━━━━━ Entries ━━━━━

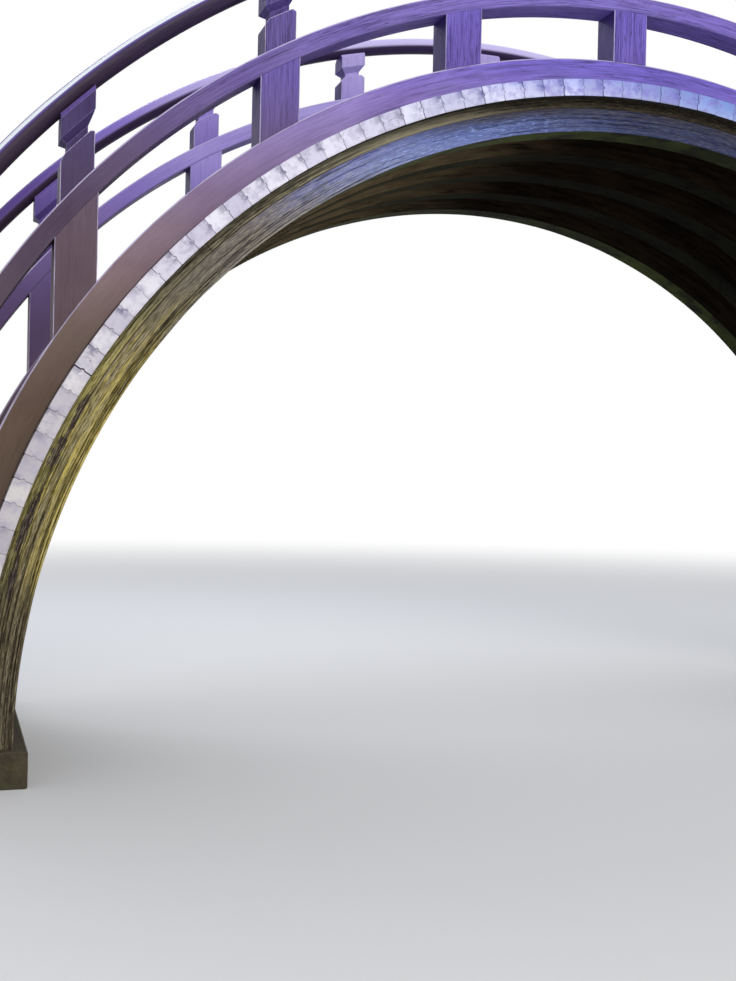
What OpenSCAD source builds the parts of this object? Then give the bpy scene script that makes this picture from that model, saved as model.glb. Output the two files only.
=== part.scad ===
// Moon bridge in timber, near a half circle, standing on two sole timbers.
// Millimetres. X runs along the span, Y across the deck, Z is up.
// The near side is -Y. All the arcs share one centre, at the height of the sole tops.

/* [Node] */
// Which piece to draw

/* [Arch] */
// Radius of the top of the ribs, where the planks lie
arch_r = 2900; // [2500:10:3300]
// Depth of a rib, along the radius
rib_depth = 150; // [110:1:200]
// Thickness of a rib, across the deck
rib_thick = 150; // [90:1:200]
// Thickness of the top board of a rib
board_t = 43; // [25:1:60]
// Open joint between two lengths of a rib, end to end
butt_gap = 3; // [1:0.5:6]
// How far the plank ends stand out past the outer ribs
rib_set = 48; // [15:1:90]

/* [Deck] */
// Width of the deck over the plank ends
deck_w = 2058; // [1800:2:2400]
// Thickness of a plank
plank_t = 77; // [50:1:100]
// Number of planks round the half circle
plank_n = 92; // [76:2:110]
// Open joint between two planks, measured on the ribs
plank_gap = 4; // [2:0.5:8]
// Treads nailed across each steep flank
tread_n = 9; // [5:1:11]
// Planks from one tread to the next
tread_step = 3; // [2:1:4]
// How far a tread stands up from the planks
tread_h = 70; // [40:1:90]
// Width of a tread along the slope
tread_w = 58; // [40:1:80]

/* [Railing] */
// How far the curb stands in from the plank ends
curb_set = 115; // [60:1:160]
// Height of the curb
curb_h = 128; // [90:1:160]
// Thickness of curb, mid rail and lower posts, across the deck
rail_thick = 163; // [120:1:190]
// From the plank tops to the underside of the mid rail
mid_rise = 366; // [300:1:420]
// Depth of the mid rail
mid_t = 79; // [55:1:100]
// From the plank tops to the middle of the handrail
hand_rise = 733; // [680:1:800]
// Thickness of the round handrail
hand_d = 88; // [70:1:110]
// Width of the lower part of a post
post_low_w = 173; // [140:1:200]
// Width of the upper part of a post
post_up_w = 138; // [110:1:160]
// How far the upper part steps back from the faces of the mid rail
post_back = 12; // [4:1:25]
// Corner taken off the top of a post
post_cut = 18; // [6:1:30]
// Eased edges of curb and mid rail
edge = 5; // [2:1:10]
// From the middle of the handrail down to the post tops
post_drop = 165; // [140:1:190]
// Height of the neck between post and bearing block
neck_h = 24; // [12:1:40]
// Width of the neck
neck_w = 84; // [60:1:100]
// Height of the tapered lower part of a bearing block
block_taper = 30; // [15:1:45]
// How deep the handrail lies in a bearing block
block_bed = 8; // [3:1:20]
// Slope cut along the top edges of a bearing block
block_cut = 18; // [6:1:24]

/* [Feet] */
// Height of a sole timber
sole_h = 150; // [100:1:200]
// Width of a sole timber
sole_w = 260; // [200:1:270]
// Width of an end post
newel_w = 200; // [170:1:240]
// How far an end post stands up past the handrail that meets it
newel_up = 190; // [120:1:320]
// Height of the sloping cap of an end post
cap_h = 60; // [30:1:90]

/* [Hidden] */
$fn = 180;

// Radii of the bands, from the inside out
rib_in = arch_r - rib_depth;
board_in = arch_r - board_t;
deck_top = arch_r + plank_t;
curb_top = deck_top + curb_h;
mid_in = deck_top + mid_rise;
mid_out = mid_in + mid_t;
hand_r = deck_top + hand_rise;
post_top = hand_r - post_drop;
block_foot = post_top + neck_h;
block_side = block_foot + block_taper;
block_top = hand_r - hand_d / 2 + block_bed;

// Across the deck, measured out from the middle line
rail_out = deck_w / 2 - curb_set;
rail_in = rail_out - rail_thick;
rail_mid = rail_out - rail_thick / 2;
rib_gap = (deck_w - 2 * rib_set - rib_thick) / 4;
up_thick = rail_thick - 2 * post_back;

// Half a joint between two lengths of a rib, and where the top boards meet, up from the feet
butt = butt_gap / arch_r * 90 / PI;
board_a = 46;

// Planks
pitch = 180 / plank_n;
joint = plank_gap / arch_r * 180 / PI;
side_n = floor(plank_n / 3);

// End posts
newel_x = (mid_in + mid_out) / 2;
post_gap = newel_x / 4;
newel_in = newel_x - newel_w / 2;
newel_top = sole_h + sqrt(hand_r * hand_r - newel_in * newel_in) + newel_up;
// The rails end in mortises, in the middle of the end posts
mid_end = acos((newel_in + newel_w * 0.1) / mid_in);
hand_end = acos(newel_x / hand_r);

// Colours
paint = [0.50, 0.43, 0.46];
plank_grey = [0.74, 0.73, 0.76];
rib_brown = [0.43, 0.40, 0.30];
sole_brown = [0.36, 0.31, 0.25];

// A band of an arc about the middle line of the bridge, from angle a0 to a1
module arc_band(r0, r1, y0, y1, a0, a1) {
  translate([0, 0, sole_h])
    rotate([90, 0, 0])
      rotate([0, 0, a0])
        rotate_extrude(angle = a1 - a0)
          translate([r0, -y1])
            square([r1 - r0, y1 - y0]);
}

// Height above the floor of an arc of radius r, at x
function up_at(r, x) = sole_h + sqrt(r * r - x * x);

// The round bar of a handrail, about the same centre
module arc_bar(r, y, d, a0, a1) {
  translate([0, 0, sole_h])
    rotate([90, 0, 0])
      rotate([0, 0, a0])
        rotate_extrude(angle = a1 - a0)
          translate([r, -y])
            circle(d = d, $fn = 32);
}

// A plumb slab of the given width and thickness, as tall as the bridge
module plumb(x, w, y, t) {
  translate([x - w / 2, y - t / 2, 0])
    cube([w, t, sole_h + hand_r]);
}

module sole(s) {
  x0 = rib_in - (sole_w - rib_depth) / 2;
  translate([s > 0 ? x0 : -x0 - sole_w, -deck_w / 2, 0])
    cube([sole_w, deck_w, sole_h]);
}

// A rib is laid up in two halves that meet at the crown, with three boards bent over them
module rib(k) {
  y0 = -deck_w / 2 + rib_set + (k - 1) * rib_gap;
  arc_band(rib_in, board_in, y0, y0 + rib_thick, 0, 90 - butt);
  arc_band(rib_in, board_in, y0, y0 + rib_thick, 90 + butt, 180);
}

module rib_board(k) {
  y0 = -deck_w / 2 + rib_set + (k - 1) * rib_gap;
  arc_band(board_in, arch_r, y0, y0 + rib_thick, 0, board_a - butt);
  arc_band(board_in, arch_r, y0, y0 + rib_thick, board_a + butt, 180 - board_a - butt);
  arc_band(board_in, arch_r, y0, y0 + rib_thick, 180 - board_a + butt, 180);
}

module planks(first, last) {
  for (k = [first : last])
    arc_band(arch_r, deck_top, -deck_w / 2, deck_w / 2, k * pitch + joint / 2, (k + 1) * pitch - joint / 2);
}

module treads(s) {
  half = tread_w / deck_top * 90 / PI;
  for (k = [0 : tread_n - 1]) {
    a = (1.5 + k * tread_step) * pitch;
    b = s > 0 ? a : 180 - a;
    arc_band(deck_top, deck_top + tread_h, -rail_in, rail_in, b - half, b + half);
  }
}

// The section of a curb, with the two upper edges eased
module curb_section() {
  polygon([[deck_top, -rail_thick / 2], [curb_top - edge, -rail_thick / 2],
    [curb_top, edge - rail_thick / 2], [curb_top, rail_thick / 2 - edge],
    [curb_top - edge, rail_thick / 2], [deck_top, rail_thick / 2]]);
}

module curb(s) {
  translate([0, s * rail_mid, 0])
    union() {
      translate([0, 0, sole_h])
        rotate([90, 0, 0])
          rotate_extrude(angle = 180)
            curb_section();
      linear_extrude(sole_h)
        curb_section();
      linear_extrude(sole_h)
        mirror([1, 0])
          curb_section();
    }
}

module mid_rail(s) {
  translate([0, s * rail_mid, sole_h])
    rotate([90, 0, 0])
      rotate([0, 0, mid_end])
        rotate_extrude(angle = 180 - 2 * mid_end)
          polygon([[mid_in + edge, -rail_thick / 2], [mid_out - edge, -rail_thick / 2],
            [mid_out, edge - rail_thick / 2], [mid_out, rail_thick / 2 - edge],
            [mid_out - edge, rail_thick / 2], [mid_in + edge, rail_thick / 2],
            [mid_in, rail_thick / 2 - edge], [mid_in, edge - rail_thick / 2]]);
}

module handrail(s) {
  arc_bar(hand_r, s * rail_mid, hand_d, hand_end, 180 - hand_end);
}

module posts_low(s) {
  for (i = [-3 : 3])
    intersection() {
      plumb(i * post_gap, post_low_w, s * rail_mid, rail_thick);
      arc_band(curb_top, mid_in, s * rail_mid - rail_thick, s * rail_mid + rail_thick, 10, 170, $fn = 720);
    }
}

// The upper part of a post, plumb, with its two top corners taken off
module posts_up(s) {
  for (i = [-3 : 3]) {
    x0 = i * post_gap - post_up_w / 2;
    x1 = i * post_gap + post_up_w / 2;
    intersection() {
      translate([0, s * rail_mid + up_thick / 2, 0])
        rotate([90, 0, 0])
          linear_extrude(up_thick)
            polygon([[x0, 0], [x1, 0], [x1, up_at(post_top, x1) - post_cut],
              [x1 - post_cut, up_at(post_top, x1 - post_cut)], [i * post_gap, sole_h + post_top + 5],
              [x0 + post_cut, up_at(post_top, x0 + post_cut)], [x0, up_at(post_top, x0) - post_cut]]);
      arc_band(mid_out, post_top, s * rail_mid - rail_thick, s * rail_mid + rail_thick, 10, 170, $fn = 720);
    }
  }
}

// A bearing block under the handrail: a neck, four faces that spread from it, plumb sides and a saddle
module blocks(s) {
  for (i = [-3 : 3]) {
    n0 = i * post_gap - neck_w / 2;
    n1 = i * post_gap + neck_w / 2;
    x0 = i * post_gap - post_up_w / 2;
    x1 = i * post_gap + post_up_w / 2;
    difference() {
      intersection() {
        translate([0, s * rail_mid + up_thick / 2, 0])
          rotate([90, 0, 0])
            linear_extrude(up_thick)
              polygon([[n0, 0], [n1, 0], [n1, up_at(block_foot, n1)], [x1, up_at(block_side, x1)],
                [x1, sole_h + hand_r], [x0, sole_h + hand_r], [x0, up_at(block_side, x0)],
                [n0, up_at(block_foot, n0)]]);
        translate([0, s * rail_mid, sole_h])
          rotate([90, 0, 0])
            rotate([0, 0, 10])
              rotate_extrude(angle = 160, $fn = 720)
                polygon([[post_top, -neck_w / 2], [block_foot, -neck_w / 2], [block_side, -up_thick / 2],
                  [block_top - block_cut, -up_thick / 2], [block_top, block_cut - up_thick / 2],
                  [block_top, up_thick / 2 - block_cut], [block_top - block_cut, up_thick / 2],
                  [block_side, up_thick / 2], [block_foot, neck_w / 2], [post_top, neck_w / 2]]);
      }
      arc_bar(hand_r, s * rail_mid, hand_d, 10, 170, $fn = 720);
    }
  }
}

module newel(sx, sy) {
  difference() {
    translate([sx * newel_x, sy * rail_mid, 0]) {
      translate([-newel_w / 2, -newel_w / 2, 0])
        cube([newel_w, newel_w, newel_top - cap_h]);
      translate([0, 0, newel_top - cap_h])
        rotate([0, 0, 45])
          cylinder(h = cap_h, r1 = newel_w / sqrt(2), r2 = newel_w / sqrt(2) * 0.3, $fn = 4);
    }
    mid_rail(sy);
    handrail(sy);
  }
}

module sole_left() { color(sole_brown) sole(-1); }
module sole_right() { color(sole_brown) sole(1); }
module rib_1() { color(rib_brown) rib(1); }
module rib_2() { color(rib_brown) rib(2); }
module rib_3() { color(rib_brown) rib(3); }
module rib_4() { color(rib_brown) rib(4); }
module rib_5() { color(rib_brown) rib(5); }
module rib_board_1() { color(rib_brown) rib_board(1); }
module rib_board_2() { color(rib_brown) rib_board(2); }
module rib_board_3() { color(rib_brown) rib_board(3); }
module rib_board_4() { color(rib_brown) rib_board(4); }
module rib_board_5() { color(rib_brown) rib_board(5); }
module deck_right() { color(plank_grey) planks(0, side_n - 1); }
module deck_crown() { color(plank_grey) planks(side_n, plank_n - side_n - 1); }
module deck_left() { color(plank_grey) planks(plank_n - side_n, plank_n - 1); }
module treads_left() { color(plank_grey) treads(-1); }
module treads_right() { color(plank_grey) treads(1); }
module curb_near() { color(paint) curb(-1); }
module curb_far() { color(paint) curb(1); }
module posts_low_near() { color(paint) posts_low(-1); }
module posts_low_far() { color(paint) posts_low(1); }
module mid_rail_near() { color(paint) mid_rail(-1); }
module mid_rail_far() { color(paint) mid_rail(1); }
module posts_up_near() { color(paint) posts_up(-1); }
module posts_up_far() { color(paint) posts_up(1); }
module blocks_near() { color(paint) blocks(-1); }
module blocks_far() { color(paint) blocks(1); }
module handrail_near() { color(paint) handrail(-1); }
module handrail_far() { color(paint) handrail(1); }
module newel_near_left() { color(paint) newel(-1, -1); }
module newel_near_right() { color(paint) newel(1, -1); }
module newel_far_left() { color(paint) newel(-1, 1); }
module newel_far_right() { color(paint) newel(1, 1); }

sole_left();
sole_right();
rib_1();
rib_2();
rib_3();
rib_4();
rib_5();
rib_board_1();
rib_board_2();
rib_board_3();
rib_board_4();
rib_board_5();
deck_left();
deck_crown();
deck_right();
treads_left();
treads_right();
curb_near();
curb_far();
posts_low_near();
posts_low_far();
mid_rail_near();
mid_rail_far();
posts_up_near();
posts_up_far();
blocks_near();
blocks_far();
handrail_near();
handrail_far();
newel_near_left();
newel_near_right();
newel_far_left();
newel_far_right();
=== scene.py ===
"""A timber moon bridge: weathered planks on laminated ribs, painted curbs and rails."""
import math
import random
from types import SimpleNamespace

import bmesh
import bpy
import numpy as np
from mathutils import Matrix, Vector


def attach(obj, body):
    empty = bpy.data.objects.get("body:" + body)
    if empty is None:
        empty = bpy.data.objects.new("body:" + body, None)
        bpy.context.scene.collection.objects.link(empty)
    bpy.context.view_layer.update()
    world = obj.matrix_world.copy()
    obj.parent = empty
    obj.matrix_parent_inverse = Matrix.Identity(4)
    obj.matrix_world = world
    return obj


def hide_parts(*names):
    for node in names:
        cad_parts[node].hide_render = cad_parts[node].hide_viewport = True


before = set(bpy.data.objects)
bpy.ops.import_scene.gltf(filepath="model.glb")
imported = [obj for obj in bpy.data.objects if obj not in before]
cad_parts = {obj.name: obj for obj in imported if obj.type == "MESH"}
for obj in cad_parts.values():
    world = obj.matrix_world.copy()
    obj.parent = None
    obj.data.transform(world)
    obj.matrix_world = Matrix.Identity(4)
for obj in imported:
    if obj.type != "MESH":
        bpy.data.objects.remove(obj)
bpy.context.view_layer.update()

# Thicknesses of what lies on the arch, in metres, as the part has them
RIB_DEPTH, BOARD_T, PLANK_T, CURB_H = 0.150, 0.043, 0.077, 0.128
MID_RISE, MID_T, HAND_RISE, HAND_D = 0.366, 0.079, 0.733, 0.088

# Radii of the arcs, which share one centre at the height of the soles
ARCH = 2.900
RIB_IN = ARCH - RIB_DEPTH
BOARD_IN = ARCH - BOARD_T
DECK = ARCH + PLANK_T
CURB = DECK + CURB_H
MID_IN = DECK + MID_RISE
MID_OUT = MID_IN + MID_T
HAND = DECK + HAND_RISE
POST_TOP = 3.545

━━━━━
━━━━━ Entries ━━━━━

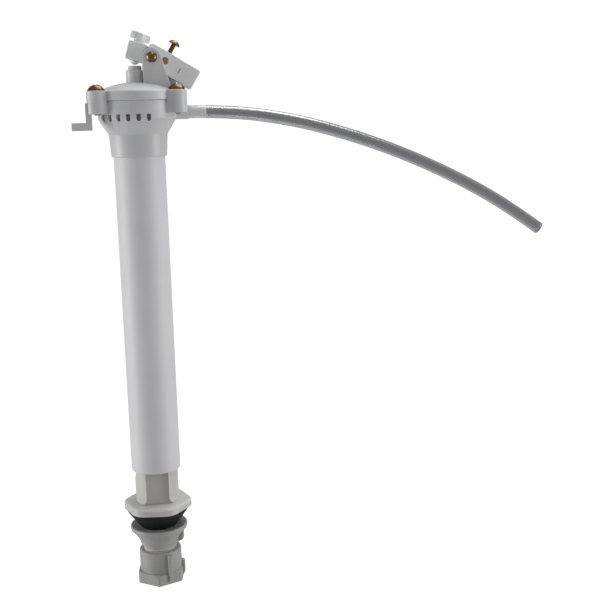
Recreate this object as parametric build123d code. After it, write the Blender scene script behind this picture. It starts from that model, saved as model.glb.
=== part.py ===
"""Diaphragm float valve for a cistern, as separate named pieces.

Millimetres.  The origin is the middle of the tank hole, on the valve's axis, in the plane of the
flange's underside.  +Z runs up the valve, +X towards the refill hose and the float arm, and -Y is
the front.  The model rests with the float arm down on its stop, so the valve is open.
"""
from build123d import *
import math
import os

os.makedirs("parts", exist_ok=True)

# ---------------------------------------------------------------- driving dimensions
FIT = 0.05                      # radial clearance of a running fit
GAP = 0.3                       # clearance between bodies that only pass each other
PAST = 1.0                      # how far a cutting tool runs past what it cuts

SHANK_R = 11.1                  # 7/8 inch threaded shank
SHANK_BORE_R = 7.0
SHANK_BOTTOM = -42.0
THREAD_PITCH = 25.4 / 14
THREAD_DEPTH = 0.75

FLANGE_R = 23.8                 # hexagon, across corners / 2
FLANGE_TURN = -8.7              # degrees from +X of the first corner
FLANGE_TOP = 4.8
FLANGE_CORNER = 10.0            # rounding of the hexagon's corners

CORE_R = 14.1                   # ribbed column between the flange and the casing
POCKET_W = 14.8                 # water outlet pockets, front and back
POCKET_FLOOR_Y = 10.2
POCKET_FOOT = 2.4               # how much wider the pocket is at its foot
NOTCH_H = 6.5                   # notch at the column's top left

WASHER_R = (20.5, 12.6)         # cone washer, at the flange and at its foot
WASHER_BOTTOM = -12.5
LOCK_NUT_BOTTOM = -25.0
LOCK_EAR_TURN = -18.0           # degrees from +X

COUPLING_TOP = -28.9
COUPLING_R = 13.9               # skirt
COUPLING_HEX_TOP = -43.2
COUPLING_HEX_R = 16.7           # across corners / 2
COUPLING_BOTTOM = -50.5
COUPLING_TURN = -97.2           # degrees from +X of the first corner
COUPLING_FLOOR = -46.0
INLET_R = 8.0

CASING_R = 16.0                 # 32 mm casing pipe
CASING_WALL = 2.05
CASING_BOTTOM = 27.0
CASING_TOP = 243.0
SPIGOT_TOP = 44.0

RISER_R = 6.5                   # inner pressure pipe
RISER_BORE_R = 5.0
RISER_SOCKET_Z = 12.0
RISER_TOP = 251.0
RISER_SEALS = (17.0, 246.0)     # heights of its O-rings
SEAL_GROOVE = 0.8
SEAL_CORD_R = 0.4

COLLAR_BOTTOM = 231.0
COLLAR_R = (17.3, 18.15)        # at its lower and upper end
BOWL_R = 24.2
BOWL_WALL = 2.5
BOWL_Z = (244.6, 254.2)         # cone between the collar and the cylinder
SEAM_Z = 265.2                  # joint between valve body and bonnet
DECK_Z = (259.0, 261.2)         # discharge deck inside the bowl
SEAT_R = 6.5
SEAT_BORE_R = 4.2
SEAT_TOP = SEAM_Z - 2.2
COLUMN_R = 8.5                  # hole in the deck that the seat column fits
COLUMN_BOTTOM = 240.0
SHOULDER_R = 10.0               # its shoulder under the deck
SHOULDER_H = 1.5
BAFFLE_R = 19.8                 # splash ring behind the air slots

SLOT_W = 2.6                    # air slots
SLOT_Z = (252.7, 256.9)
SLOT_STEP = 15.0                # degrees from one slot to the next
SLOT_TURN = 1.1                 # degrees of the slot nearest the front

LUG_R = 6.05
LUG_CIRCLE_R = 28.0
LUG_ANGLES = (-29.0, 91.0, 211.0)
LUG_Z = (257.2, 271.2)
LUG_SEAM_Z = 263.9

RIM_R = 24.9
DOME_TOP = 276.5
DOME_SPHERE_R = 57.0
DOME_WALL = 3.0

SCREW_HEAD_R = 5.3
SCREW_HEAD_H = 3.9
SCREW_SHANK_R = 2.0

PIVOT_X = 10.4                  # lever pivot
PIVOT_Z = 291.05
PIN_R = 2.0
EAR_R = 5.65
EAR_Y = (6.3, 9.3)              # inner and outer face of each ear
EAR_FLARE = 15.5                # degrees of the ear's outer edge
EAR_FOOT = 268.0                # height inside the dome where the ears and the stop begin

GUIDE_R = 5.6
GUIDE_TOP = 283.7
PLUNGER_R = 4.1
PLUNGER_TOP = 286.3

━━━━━

§ Exercise aim
Write down exactly the span of lines above from the one containing "Recreate this object" to the one containing "separate named pieces.", both ends included.

§ The result
Recreate this object as parametric build123d code. After it, write the Blender scene script behind this picture. It starts from that model, saved as model.glb.
=== part.py ===
"""Diaphragm float valve for a cistern, as separate named pieces.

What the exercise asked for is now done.